Set problem
Starting with the line that contains "on the surface." and stopping after the line that contains "points = [vertex.co", output every line exactly as it stands.

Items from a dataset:
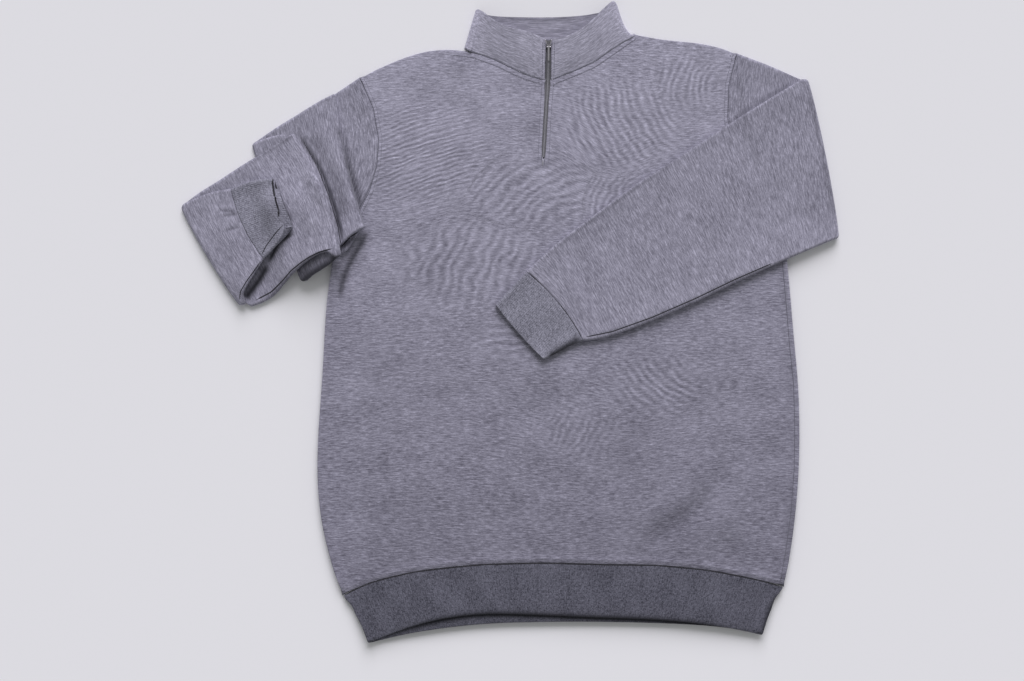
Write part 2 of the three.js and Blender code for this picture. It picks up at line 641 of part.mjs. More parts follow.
// The tape's upper face at a height along the zip: its middle, and its slope off the surface.
function zipPlace(y) {
  const i = ZIP.findIndex((row) => row.y > y);
  const [a, b] = [ZIP[i - 1], ZIP[i]];
  const position = new THREE.Vector3(zipX(y), y, readStraight(ZIP, 'y', 'z', y));
  return { position, slope: Math.atan2(b.z - a.z, b.y - a.y) };
}

function box(width, length, height, x, y, z) {
  return new THREE.BoxGeometry(width, length, height).translate(x, y, z + height / 2);
}

function join(geometries) {
  const parts = geometries.map((geometry) => {
    const bare = geometry.clone();
    bare.deleteAttribute('normal');
    bare.deleteAttribute('uv');
    const merged = mergeVertices(bare.index ? bare : mergeVertices(bare), 1e-4);
    return new wasm.Manifold(new wasm.Mesh({
      numProp: 3,
      vertProperties: new Float32Array(merged.attributes.position.array),
      triVerts: new Uint32Array(merged.index.array),
    }));
  });
  const mesh = parts.reduce((whole, part) => whole.add(part)).getMesh();
  const geometry = new THREE.BufferGeometry();
  geometry.setAttribute('position', new THREE.Float32BufferAttribute(mesh.vertProperties, 3));
  geometry.setIndex([...mesh.triVerts]);
  return geometry;
}

// A plate of the slider: wide at the mouth, where the tapes part, and narrow at the tail.
function sliderPlate(z) {
  const [mouth, tail, nose] = [SLIDER.mouth / 2, SLIDER.tail / 2, SLIDER.nose / 2];
  const end = SLIDER.length / 2;
  const outline = new THREE.Shape([
    new THREE.Vector2(-tail, -end),
    new THREE.Vector2(tail, -end),
    new THREE.Vector2(mouth, SLIDER_SHOULDER),
    new THREE.Vector2(mouth, SLIDER_CORNER),
    new THREE.Vector2(nose, end),
    new THREE.Vector2(-nose, end),
    new THREE.Vector2(-mouth, SLIDER_CORNER),
    new THREE.Vector2(-mouth, SLIDER_SHOULDER),
  ]);
  const plate = { depth: SLIDER.plate, bevelEnabled: false };
  return new THREE.ExtrudeGeometry(outline, plate).translate(0, 0, z);
}

const COIL_TOP = SEAM_GAP + ZIP_COIL_HEIGHT;
const PLATE_TOP = COIL_TOP + SLIDER.plate;
const HINGE_HEIGHT = PLATE_TOP + ARCH.rise / 2;

function slider() {
  const under = -ZIP_TAPE - SEAM_GAP - SLIDER.plate;
  const post = { width: 2 * (ZIP_TAPE_HIDDEN - SEAM_GAP), height: PLATE_TOP - under - 2 * SUNK };
  const postY = SLIDER.length / 2 - SLIDER_POST.length / 2 - SLIDER_POST.inset;
  const legY = (ARCH.length - ARCH.leg) / 2;
  const legHeight = ARCH.rise + 2 * SUNK;
  const lip = { x: (SLIDER.tail - SLIDER_LIP.thickness) / 2, height: ZIP_COIL_HEIGHT + SUNK };
  const sideLip = (side) => box(
    SLIDER_LIP.thickness, SLIDER_LIP.length, lip.height, side * lip.x, SLIDER_LIP.y, SEAM_GAP,
  );
  return join([
    sliderPlate(COIL_TOP),
    sliderPlate(under),
    box(post.width, SLIDER_POST.length, post.height, 0, postY, under + SUNK),
    box(ARCH.width, ARCH.leg, legHeight, 0, legY, PLATE_TOP - SUNK),
    box(ARCH.width, ARCH.leg, legHeight, 0, -legY, PLATE_TOP - SUNK),
    box(ARCH.width, ARCH.length, ARCH.cap, 0, 0, PLATE_TOP + ARCH.rise),
    sideLip(1),
    sideLip(-1),
  ]);
}

// The tab hangs from its top bar, which passes under the slider's arch.
function pullTab() {
  const [half, tip, bar] = [PULL.width / 2, PULL.tip / 2, PULL.bar / 2];
  const end = -PULL.length;
  const outline = new THREE.Shape();
  outline.moveTo(-half, bar);
  outline.lineTo(-tip, end + tip);
  outline.absarc(0, end + tip, tip, Math.PI, 2 * Math.PI, false);
  outline.lineTo(half, bar);
  const eye = new THREE.Path([
    new THREE.Vector2(-PULL.eye / 2, -bar),
    new THREE.Vector2(PULL.eye / 2, -bar),
    new THREE.Vector2(PULL.eye / 2, -bar - PULL.eyeLength),
    new THREE.Vector2(-PULL.eye / 2, -bar - PULL.eyeLength),
  ]);
  outline.holes.push(eye);
  return new THREE.ExtrudeGeometry(outline, {
    depth: PULL.thickness,
    bevelEnabled: false,
    curveSegments: 8,
  }).translate(0, 0, -PULL.thickness / 2);
}

// --- The garment ----------------------------------------------------------------------------------

const wasm = await Module();
wasm.setup();
const garment = new THREE.Group();

function add(name, geometry, look) {
  const mesh = new THREE.Mesh(geometry, new THREE.MeshStandardMaterial(look));
  mesh.name = name;
  garment.add(mesh);
  return mesh;
}

add('back_panel', backPanel(), FLEECE);
add('front_panel', frontPanel(), FLEECE);
add('collar', collar(), FLEECE);
add('sleeve_right', sleeve(EDGE_RIGHT, ARMPIT_ROW_RIGHT, -1, halved(SLEEVE_RIGHT), LAYERS_RIGHT), FLEECE);
add('sleeve_left', sleeve(EDGE_LEFT, ARMPIT_ROW_LEFT, 1, SLEEVE_LEFT, LAYERS_LEFT), FLEECE);
add('cuff_right', cuff(CUFF_RIGHT, LAYERS_RIGHT.at(-1)), RIB_GREY);
add('cuff_left', cuff(CUFF_LEFT, LAYERS_LEFT.at(-1)), RIB_GREY);
add('hem_band', hemBand(), RIB_DARK);
add('zip_tape_right', zipTape(-1), TAPE);
add('zip_tape_left', zipTape(1), TAPE);
add('zip_coil', zipCoil(), COIL);

const { position: sliderAt, slope } = zipPlace(SLIDER.y);
const sliderMesh = add('zip_slider', slider(), METAL);
sliderMesh.position.copy(sliderAt);
sliderMesh.rotation.x = slope;
const pull = add('zip_pull', pullTab(), METAL);
pull.position.copy(new THREE.Vector3(0, 0, HINGE_HEIGHT).applyEuler(sliderMesh.rotation).add(sliderAt));
pull.rotation.x = slope + THREE.MathUtils.degToRad(PULL_TILT);

// The origin is the middle of the bounding box, on the surface.
const bounds = new THREE.Box3().setFromObject(garment);
const middle = bounds.getCenter(new THREE.Vector3());
garment.position.set(-middle.x, -middle.y, -bounds.min.z);

export default garment;
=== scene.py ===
"""Quarter zip sweatshirt of heather fleece, laid flat: the looks of every piece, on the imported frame.

Sizes in the tables are millimetres in the pattern's own frame, whose X is 0 near the middle of the
body and whose Y is 0 near the hem; at() places them in the row frame, in metres.
"""

import math

import bmesh
import bpy
import numpy as np
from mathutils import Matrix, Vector
from mathutils.bvhtree import BVHTree


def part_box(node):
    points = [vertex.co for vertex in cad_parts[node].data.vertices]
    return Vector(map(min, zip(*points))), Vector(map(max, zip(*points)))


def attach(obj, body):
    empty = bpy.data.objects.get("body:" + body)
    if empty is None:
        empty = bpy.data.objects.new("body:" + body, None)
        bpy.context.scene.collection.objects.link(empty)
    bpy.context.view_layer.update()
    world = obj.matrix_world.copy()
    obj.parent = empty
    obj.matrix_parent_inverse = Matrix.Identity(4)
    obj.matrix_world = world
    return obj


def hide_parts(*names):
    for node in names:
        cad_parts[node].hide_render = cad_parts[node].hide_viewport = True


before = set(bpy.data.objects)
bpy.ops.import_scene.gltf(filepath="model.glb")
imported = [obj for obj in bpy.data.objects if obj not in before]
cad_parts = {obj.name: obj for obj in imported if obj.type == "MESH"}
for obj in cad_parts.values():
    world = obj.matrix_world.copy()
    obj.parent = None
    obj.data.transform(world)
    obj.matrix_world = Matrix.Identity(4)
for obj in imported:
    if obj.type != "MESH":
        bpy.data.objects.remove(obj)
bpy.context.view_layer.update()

MM = 0.001
FRONT_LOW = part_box("front_panel")[0]
# Where the pattern's zero point lies: the front's outer corner is at (-301.4, 30) in the pattern.
ZERO = Vector((FRONT_LOW.x + 301.4 * MM, FRONT_LOW.y - 30 * MM, 0))
DOWN = Vector((0, 0, -1))
ABOVE_ALL = 60  # a height over every piece, from which rays are sent down


def at(x, y, z=0.0):
    return ZERO + Vector((x, y, z)) * MM


def smooth(t):
    t = np.clip(t, 0, 1)
    return t * t * (3 - 2 * t)


def curve_through(rows, count):
    """Evenly spaced points on a smooth curve through rows of numbers."""
    rows = np.array(rows, float)
    knots = np.array([2 * rows[0] - rows[1], *rows, 2 * rows[-1] - rows[-2]])
    t = np.linspace(0, len(rows) - 1, count)
    i = np.minimum(t.astype(int), len(rows) - 2)
    f = (t - i)[:, None]
    return spline(knots[i], knots[i + 1], knots[i + 2], knots[i + 3], f)


def spline(a, b, c, d, f):
    """Catmull-Rom curve from b to c."""
    bend = (c - a) * f + (2 * a - 5 * b + 4 * c - d) * f**2 + (3 * b - a - 3 * c + d) * f**3
    return b + 0.5 * bend


def lengths_along(line):
    return np.concatenate([[0], np.cumsum(np.linalg.norm(np.diff(line, axis=0), axis=1))])


def evenly(line, step):
    """Points a step apart along a line."""
    line = np.array(line, float)
    along = lengths_along(line)
    places = np.linspace(0, along[-1], max(2, round(along[-1] / step)))
    return np.column_stack([np.interp(places, along, line[:, k]) for k in range(line.shape[1])])


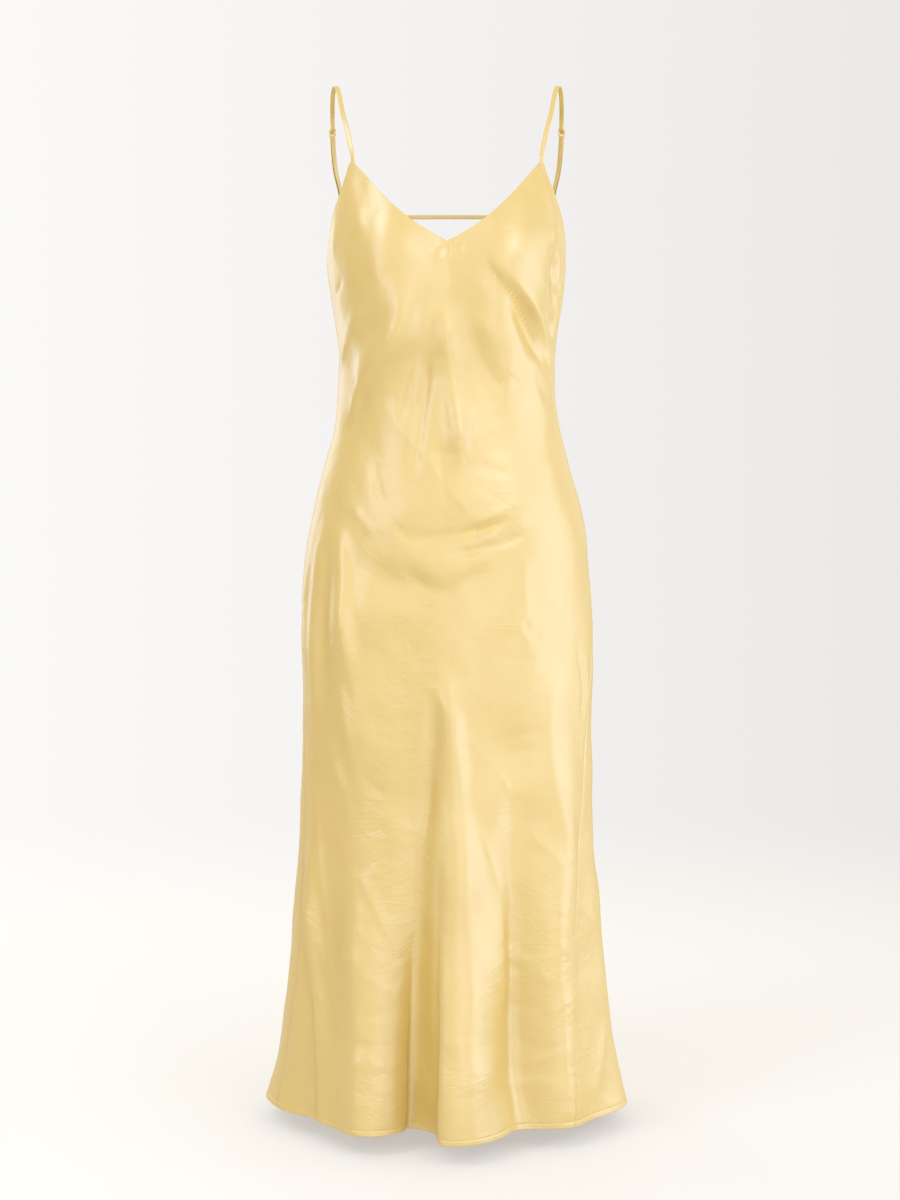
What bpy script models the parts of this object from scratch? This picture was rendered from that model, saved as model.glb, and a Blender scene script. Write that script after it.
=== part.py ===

Final answer
// The origin is the middle of the bounding box, on the surface.
const bounds = new THREE.Box3().setFromObject(garment);
const middle = bounds.getCenter(new THREE.Vector3());
garment.position.set(-middle.x, -middle.y, -bounds.min.z);

export default garment;
=== scene.py ===
"""Quarter zip sweatshirt of heather fleece, laid flat: the looks of every piece, on the imported frame.

Sizes in the tables are millimetres in the pattern's own frame, whose X is 0 near the middle of the
body and whose Y is 0 near the hem; at() places them in the row frame, in metres.
"""

import math

import bmesh
import bpy
import numpy as np
from mathutils import Matrix, Vector
from mathutils.bvhtree import BVHTree


def part_box(node):
    points = [vertex.co for vertex in cad_parts[node].data.vertices]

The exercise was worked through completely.